DIRECTIONS FOR THIS TASK ▸
Please copy every line of the records below that holds the word "bends".

DATA SUPPLIED ▸

******************************

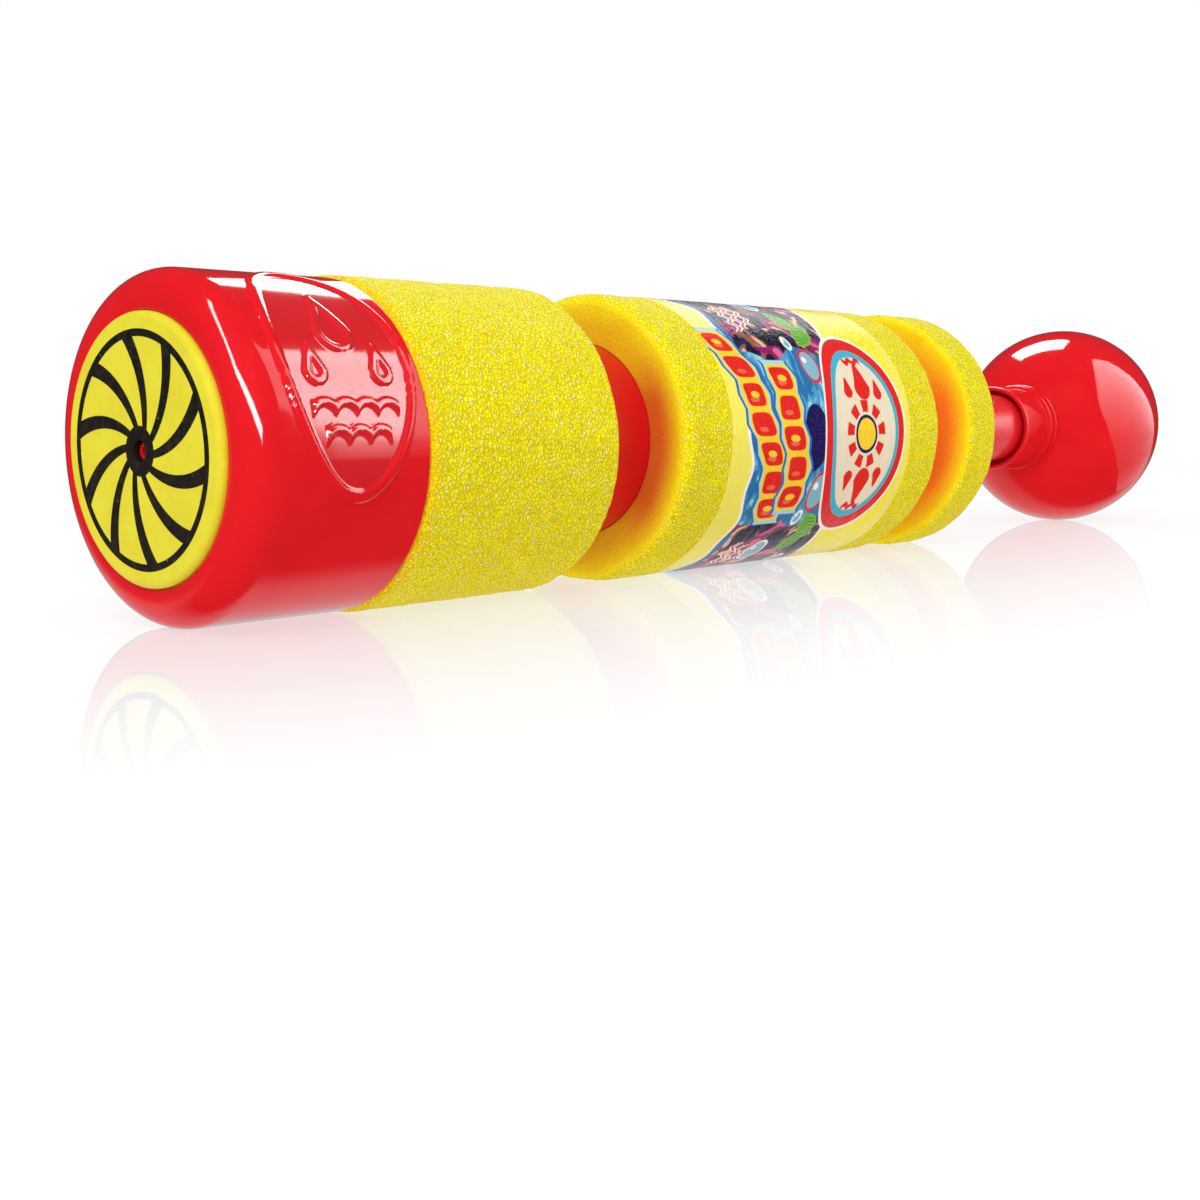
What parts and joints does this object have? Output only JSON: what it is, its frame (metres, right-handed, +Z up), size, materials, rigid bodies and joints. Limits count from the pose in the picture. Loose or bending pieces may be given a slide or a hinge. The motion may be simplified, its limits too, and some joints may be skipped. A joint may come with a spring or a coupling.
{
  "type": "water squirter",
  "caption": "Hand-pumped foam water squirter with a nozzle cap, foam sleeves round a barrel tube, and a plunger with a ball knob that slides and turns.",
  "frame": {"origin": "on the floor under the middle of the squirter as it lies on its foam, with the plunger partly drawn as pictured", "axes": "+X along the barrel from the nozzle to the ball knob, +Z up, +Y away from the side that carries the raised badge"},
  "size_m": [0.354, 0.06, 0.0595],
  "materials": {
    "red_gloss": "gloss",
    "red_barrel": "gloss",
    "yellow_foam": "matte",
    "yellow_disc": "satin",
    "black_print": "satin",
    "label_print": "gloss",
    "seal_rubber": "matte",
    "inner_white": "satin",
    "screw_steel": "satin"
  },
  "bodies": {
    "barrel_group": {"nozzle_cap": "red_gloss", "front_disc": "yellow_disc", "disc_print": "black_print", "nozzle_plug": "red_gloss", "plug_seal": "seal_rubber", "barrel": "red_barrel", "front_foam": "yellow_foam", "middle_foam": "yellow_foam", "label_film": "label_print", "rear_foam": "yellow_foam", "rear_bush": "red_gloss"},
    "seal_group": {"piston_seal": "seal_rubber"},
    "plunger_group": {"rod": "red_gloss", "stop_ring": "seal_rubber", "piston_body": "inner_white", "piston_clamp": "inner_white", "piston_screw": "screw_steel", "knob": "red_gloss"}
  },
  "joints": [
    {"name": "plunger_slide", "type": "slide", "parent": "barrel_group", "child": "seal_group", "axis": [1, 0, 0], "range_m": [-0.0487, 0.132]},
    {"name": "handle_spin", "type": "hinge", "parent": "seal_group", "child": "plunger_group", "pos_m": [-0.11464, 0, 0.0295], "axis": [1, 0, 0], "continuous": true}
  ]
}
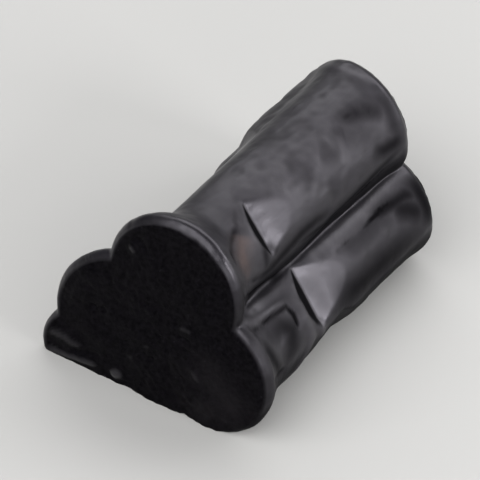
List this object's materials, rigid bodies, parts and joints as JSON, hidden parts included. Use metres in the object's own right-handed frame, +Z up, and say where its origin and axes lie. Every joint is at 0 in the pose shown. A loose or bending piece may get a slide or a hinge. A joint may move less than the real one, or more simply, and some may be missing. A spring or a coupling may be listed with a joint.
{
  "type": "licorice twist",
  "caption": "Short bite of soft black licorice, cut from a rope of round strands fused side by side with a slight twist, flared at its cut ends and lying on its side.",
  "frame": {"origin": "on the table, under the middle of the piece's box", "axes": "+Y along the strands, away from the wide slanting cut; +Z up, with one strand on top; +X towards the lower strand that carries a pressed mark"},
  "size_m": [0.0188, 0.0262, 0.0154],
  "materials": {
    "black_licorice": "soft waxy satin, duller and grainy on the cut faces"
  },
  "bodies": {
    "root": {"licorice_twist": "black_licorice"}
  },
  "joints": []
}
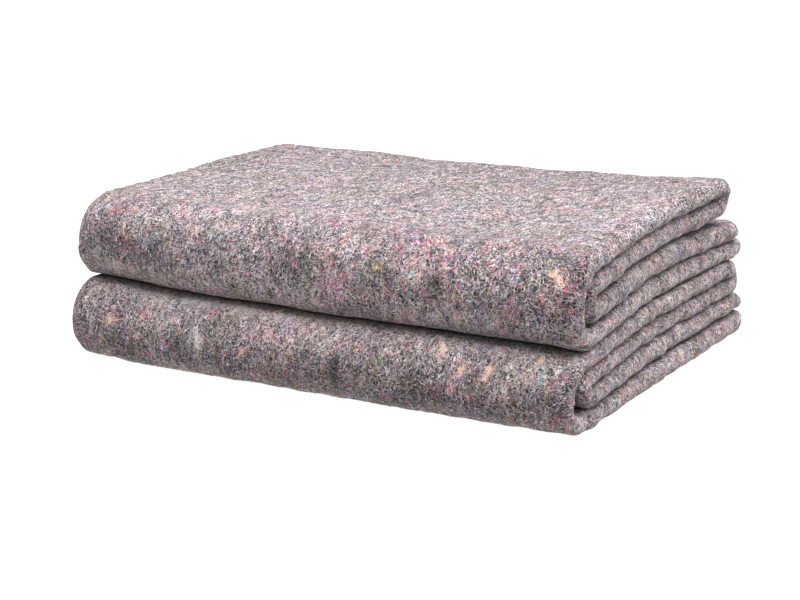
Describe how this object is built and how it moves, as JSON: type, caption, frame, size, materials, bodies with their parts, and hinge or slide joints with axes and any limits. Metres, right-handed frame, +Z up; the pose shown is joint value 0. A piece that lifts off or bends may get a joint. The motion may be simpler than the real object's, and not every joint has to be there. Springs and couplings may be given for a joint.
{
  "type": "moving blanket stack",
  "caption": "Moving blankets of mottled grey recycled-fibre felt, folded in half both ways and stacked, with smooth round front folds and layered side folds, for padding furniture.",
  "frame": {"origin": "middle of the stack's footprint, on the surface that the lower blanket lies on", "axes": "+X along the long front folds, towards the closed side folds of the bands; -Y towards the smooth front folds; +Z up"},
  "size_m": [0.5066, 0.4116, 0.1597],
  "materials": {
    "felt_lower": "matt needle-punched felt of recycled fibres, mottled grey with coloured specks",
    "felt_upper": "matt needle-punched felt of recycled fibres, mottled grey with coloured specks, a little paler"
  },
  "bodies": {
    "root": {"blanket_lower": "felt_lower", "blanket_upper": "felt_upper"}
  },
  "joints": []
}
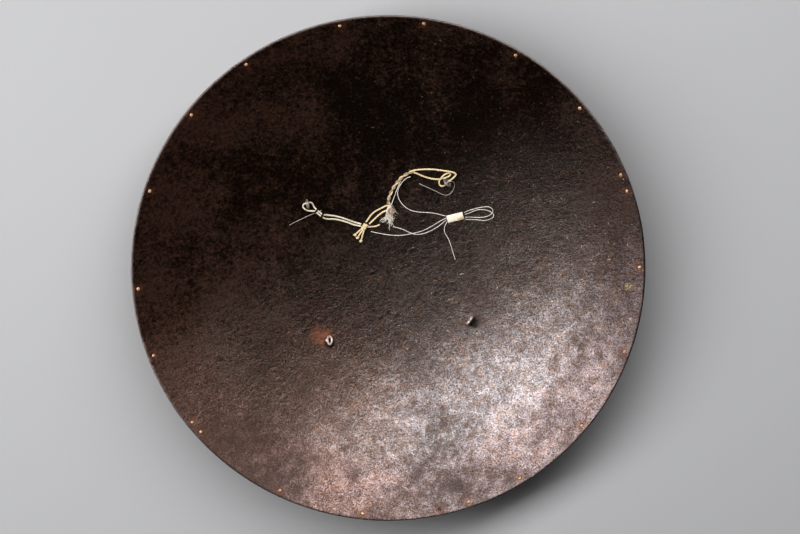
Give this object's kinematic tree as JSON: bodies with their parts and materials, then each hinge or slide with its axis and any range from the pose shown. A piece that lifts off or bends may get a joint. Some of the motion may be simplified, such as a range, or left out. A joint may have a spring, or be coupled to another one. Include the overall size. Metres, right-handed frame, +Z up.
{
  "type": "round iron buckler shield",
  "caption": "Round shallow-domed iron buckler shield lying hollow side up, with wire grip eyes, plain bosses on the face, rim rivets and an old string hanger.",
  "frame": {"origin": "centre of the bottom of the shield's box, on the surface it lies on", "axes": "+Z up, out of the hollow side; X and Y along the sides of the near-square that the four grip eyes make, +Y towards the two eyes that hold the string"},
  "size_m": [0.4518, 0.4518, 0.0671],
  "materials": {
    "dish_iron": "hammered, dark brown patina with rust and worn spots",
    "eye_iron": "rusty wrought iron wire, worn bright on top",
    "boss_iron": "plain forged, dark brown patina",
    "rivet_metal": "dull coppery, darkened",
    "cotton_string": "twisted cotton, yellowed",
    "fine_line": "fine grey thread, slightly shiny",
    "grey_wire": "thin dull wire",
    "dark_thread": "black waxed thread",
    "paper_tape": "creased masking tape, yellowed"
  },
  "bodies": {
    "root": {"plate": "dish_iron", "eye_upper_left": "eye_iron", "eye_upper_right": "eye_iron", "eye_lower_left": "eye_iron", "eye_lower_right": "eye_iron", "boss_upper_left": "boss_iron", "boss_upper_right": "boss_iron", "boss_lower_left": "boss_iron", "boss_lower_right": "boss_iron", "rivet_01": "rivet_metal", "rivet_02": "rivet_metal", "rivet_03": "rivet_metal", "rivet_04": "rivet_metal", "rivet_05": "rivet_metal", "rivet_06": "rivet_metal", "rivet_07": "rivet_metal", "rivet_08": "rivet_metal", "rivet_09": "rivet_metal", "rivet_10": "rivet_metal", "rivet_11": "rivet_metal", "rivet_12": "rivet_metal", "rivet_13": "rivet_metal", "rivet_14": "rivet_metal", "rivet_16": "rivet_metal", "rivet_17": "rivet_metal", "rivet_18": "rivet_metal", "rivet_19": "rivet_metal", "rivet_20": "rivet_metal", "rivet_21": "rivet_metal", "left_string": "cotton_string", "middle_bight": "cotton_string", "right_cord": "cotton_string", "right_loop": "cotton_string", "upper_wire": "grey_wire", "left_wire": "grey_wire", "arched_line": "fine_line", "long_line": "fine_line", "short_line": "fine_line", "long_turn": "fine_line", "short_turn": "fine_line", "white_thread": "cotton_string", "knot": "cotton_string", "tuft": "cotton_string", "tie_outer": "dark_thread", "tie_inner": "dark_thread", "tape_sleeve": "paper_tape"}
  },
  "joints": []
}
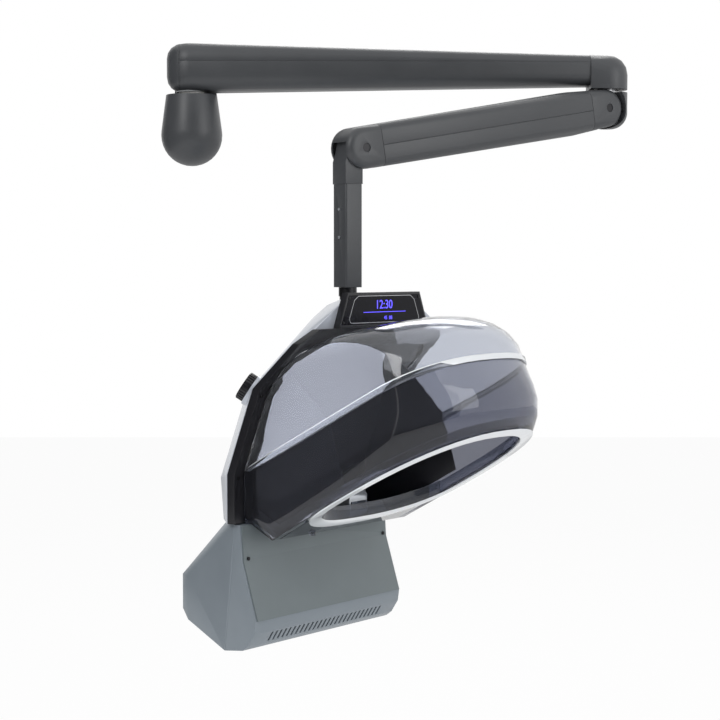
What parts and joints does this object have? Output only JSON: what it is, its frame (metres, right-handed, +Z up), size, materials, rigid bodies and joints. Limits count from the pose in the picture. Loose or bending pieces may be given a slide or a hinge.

******************************

FULL OUTPUT ▸
Describe how this object is built and how it moves, as JSON: type, caption, frame, size, materials, bodies with their parts, and hinge or slide joints with axes and any limits. Metres, right-handed frame, +Z up; the pose shown is joint value 0. A piece that lifts off or bends may get a joint. The motion may be simpler than the real object's, and not every joint has to be there. Springs and couplings may be given for a joint.
Give this object's kinematic tree as JSON: bodies with their parts and materials, then each hinge or slide with its axis and any range from the pose shown. A piece that lifts off or bends may get a joint. Some of the motion may be simplified, such as a range, or left out. A joint may have a spring, or be coupled to another one. Include the overall size. Metres, right-handed frame, +Z up.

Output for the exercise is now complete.